Jonah Goldberg writes Mr. Piketty’s Big Book of Marxiness in the July issue of Commentary.

Excerpt:

A third claim—one can’t call them arguments because they don’t rise to that level—is that the super rich will rig democracy to their advantage. This, too, has a faint Marxist echo, featuring as it does the assumption that capitalist overlords form a homogenous political class bent on exploitation. One must only read the newspaper to know that this is nonsense on stilts. At this very moment, George Soros, Tom Steyer, and other liberal billionaires are in a hammer-and-tongs political battle with Sheldon Adelson, Charles and David Koch, and other conservative or libertarian billionaires.

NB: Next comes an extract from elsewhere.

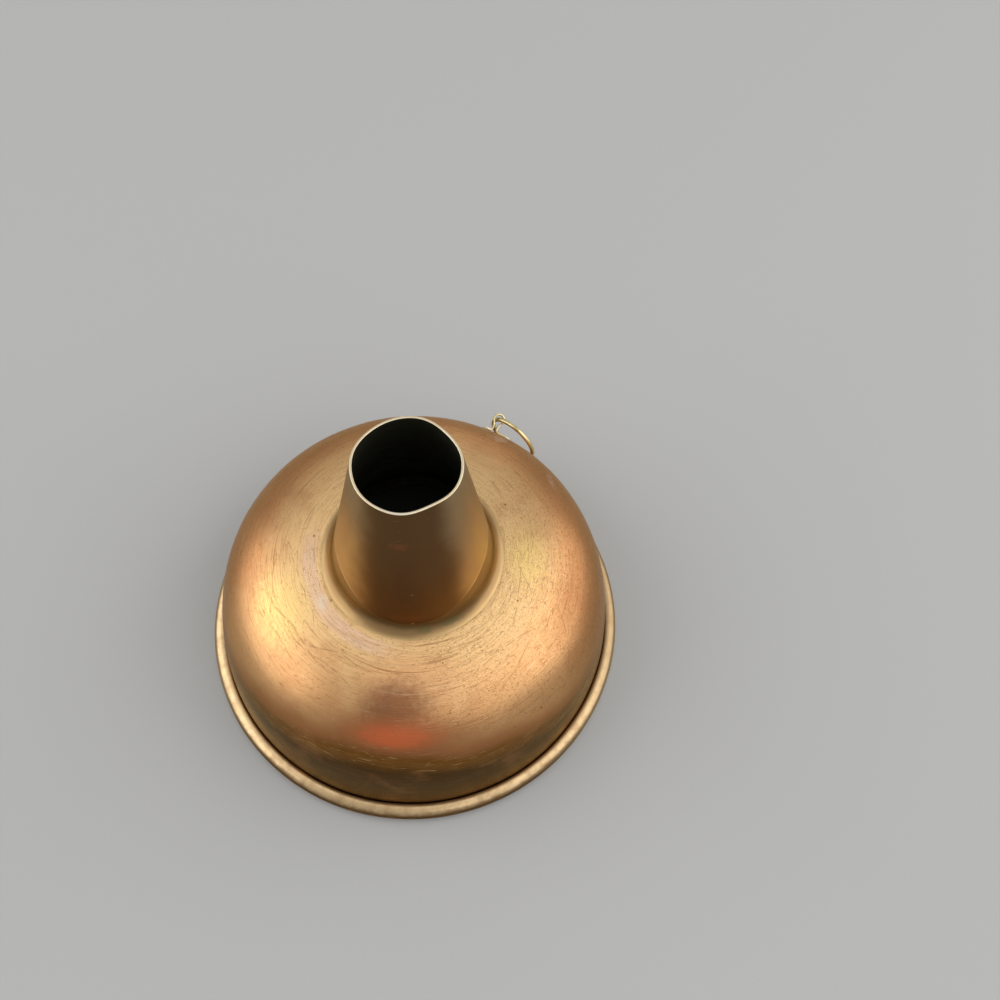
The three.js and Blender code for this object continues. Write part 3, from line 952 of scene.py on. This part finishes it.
padSolder = plainMetal(
    "hanger solder", (0.62, 0.49, 0.40, 1), (0.40, 0.27, 0.18, 1),
    roughness=0.38, size=600.0, bump=0.0001, mark=(0.80, 0.72, 0.64, 1),
)


def bowlAt(t):
    a, b, c, d = bowlHandles
    s = 1 - t
    place = a * s**3 + b * 3 * s * s * t + c * 3 * s * t * t + d * t**3
    run = (b - a) * s * s + (c - b) * 2 * s * t + (d - c) * t * t
    return place, run.normalized()


def hangerPlace():  # where the hanger's middle sits on the bowl, and its three ways
    low, high = 0.0, 1.0
    for _ in range(40):
        middle = (low + high) / 2
        if bowlAt(middle)[0].y > hangerShape["height"]:
            low = middle
        else:
            high = middle
    seat, run = bowlAt(low)
    before, runBefore = bowlAt(low - 0.02)
    after, runAfter = bowlAt(low + 0.02)
    curve = (after - before).length / abs(runBefore.angle_signed(runAfter))
    turn = math.radians(hangerShape["angle"])
    around = Vector((math.sin(turn), -math.cos(turn), 0))
    off = Vector((-run.y * math.cos(turn), -run.y * math.sin(turn), run.x))
    up = around.cross(off)
    turned = Matrix.Rotation(math.radians(hangerShape["turn"]), 3, "Y")
    ways = Matrix((around, off, up)).transposed() @ turned
    origin = Vector((seat.x * math.cos(turn), seat.x * math.sin(turn), seat.y))
    return origin, ways, seat.x / -run.y, curve


hangerOrigin, hangerWays, bowlRound, bowlUp = hangerPlace()


def fallAway(x, z=0.0):  # how far the bowl falls away from the hanger's seat
    turn = math.radians(hangerShape["turn"])
    around = x * math.cos(turn) + z * math.sin(turn)
    up = z * math.cos(turn) - x * math.sin(turn)
    return around**2 / (2 * bowlRound) + up**2 / (2 * bowlUp)


def onHanger(x, y, z):  # a point beside the hanger's seat, in metres
    return (hangerOrigin + hangerWays @ Vector((x, y, z))) * mm


def bentLine(a, b, c, steps):  # a curve from a to c that leans towards b
    spots = [i / steps for i in range(steps + 1)]
    return [a * (1 - t) ** 2 + b * 2 * t * (1 - t) + c * t * t for t in spots]


def strapLine():  # the strap's middle line, from the right foot round the eye to the left foot
    shape = hangerShape
    slant = math.radians(shape["ringSlant"])
    wireReach = shape["ringWire"] / 2 / math.cos(slant) + shape["width"] / 2 * math.tan(slant)
    eye = wireReach + bowlShape["gap"] + shape["strap"] / 2
    turn = math.radians(shape["waistAngle"])
    foot = bowlShape["gap"] + shape["strap"] / 2

    def side(sign, length):
        start = Vector((sign * eye * math.sin(turn), shape["eyeHeight"] - eye * math.cos(turn)))
        rise = (eye * math.sin(turn) - shape["waist"]) * math.tan(turn)
        bendStart = shape["waist"] + shape["bend"]
        end = bendStart + length
        line = []
        for i in range(shape["legSteps"]):
            x = end + (bendStart - end) * i / shape["legSteps"]
            line.append(Vector((sign * x, foot - fallAway(x))))
        a = Vector((sign * bendStart, foot - fallAway(bendStart)))
        b = Vector((sign * shape["waist"], foot))
        c = Vector((sign * shape["waist"], foot + shape["bend"]))
        d = Vector((sign * shape["waist"], start.y - rise))
        line += bentLine(a, b, c, shape["bendSteps"])
        return line + bentLine(c, d, start, shape["bendSteps"])[1:]

    over = []
    for i in range(1, shape["eyeSteps"]):
        angle = -math.pi / 2 + turn + i / shape["eyeSteps"] * (2 * math.pi - 2 * turn)
        over.append(Vector((0, shape["eyeHeight"])) + Vector((math.cos(angle), math.sin(angle))) * eye)
    return side(1, shape["rightFoot"]) + over + side(-1, shape["leftFoot"])[::-1]


def makeStrap():
    line = strapLine()
    soft = hangerShape["softness"]
    halfThick = hangerShape["strap"] / 2
    halfWide = hangerShape["width"] / 2
    outline = []
    for signX, signZ, start in ((1, 1, 0), (-1, 1, 90), (-1, -1, 180), (1, -1, 270)):
        centre = Vector((signX * (halfThick - soft), signZ * (halfWide - soft)))
        outline += arc(centre, soft, start, start + 90, 4)
    rings = []
    for i, place in enumerate(line):
        run = (line[min(i + 1, len(line) - 1)] - line[max(i - 1, 0)]).normalized()
        left = Vector((-run.y, run.x))
        worn = 1 - hangerShape["wear"] * (0.5 + softNoise(Vector((place.x, place.y, 0)), 0.8, 4.0))
        if i in (0, len(line) - 1):
            worn *= 0.8
        ring = []
        for across in outline:
            spotOn = place + left * across.x * worn
            ring.append(onHanger(spotOn.x, spotOn.y, across.y * worn))
        rings.append(ring)
    points, faces = sweptMesh(rings, closed=False)
    return makePiece("strap_with_eye", points, faces, [strapBrass], "hanger_strap")


def makePad(name, node, side, length, seed):  # a low lump of solder round a foot
    shape = padShape
    start = side * (hangerShape["waist"] + hangerShape["bend"] * 0.4)
    end = side * (hangerShape["waist"] + hangerShape["bend"] + length + shape["overhang"])
    middle = (start + end) / 2
    half = abs(end - start) / 2
    turns = [side * 2 * math.pi * k / shape["steps"] for k in range(shape["steps"])]
    below = -0.12 - fallAway(middle)
    base = []
    for turn in turns:
        base.append(onHanger(middle + half * 0.9 * math.cos(turn), below, 1.2 * math.sin(turn)))
    rings = [base]
    for level in range(shape["levels"]):
        out = 1 - level / shape["levels"]
        ring = []
        for turn in turns:
            edge = softNoise(Vector((math.cos(turn), math.sin(turn), seed)), 0.6, seed)
            ragged = 1 + shape["ragged"] * edge
            x = middle + half * out * ragged * math.cos(turn)
            z = shape["halfWidth"] * out * ragged * math.sin(turn)
            lump = shape["lump"] * softNoise(Vector((x, z, 0)), 0.7, seed) * (1 - out)
            y = shape["thickness"] * (1 - out**2.4) ** 0.7 + lump - fallAway(x, z) - 0.02
            ring.append(onHanger(x, y, z))
        rings.append(ring)
    points, faces = sweptMesh(rings, closed=False)
    return makePiece(name, points, faces, [padSolder], node)


makeStrap()
makePad("solder_pad_left", "hanger_solder_left", -1, hangerShape["leftFoot"], 1.3)
makePad("solder_pad_right", "hanger_solder_right", 1, hangerShape["rightFoot"], 6.1)
print("strap and pads made")

# Ring: round brass wire, swinging in the eye
ringShape = {"steps": 160, "wireSteps": 20, "ringDiameter": 12.8, "unevenness": 0.02}


def makeRing():
    given = np.array([v.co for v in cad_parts["hanging_ring"].data.vertices])
    centre = Vector(given.mean(axis=0))
    axis = Vector(np.linalg.svd(given - given.mean(axis=0), full_matrices=False)[2][2])
    turnTo = axis.to_track_quat("Z", "X").to_matrix()
    rings = []
    for i in range(ringShape["steps"]):
        turn = 2 * math.pi * i / ringShape["steps"]
        out = Vector((math.cos(turn), math.sin(turn), 0))
        thinner = ringShape["unevenness"] * (0.5 + 0.5 * math.sin(5 * turn))
        thick = hangerShape["ringWire"] / 2 * (1 - thinner)
        ring = []
        for k in range(ringShape["wireSteps"]):
            around = 2 * math.pi * k / ringShape["wireSteps"]
            offset = out * math.cos(around) * thick + Vector((0, 0, math.sin(around) * thick))
            ring.append(turnTo @ ((out * ringShape["ringDiameter"] / 2 + offset) * mm) + centre)
        rings.append(ring)
    points, faces = sweptMesh(rings, closed=True)
    return makePiece("swinging_ring", points, faces, [brassMaterial], "hanging_ring", body="ring")


makeRing()
print("ring made")

# Studio: pale floor, large soft lamps on both sides, weaker ones above, even surroundings
studio = {
    "floor": (0.46, 0.46, 0.455, 1),
    "world": (0.50, 0.50, 0.49, 1),
    "lamps": {  # way to the lamp (azimuth, elevation), distance, size and radiance
        "left soft light": (177, 27, 1.2, 1.5, 1.2),
        "right soft light": (0, 25, 1.2, 1.5, 1.15),
        "front soft light": (-52, 44, 1.2, 1.1, 0.66),
        "upper right soft light": (0, 67, 1.2, 0.85, 0.88),
        "upper left soft light": (150, 66, 1.2, 0.85, 0.49),
        "back soft light": (75, 14, 1.2, 0.85, 0.27),
    },
}


def makeStudio():
    floorMaterial = bpy.data.materials.new("pale floor")
    floorMaterial.use_nodes = True
    shader = floorMaterial.node_tree.nodes["Principled BSDF"]
    shader.inputs["Base Color"].default_value = studio["floor"]
    shader.inputs["Roughness"].default_value = 0.7
    shader.inputs["Specular IOR Level"].default_value = 0.2
    reach = 3.0
    corners = [(-reach, -reach, 0), (reach, -reach, 0), (reach, reach, 0), (-reach, reach, 0)]
    mesh = bpy.data.meshes.new("floor")
    mesh.from_pydata(corners, [], [(0, 1, 2, 3)])
    mesh.materials.append(floorMaterial)
    floor = bpy.data.objects.new("floor", mesh)
    bpy.context.scene.collection.objects.link(floor)
    world = bpy.data.worlds.new("even light")
    world.use_nodes = True
    world.node_tree.nodes["Background"].inputs["Color"].default_value = studio["world"]
    bpy.context.scene.world = world
    for name, (azimuth, elevation, distance, size, radiance) in studio["lamps"].items():
        a, e = math.radians(azimuth), math.radians(elevation)
        way = Vector((math.cos(a) * math.cos(e), math.sin(a) * math.cos(e), math.sin(e)))
        lamp = bpy.data.lights.new(name, "AREA")
        lamp.shape = "DISK"
        lamp.size = size
        lamp.energy = radiance * math.pi * math.pi * (size / 2) ** 2
        holder = bpy.data.objects.new(name, lamp)
        holder.location = way * distance
        holder.rotation_mode = "QUATERNION"
        holder.rotation_quaternion = (-way).to_track_quat("-Z", "Y")
        bpy.context.scene.collection.objects.link(holder)


makeStudio()
print("studio made")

And the evidence that either side has the power to buy elections is discredited almost every November. This is not to say that our democracy couldn’t be healthier or that wealthy special interests do not cause real problems, but America is hardly being run today by characters out of a Thomas Nast cartoon. It’s being run, instead, by the son of a teenage single mother from Hawaii, the son of a barkeep from Ohio who became speaker of the House, and a miner’s son from Nevada who grew up in a shack with no running water before becoming majority leader of the Senate—none of them born into wealth, to put it mildly.

HKO

Piketty’s claims do not survive minimal scrutiny.  This claim also assumes the wealthy are a single amorphous entity.  It is the same sort of sterotyping practiced by racial bigots.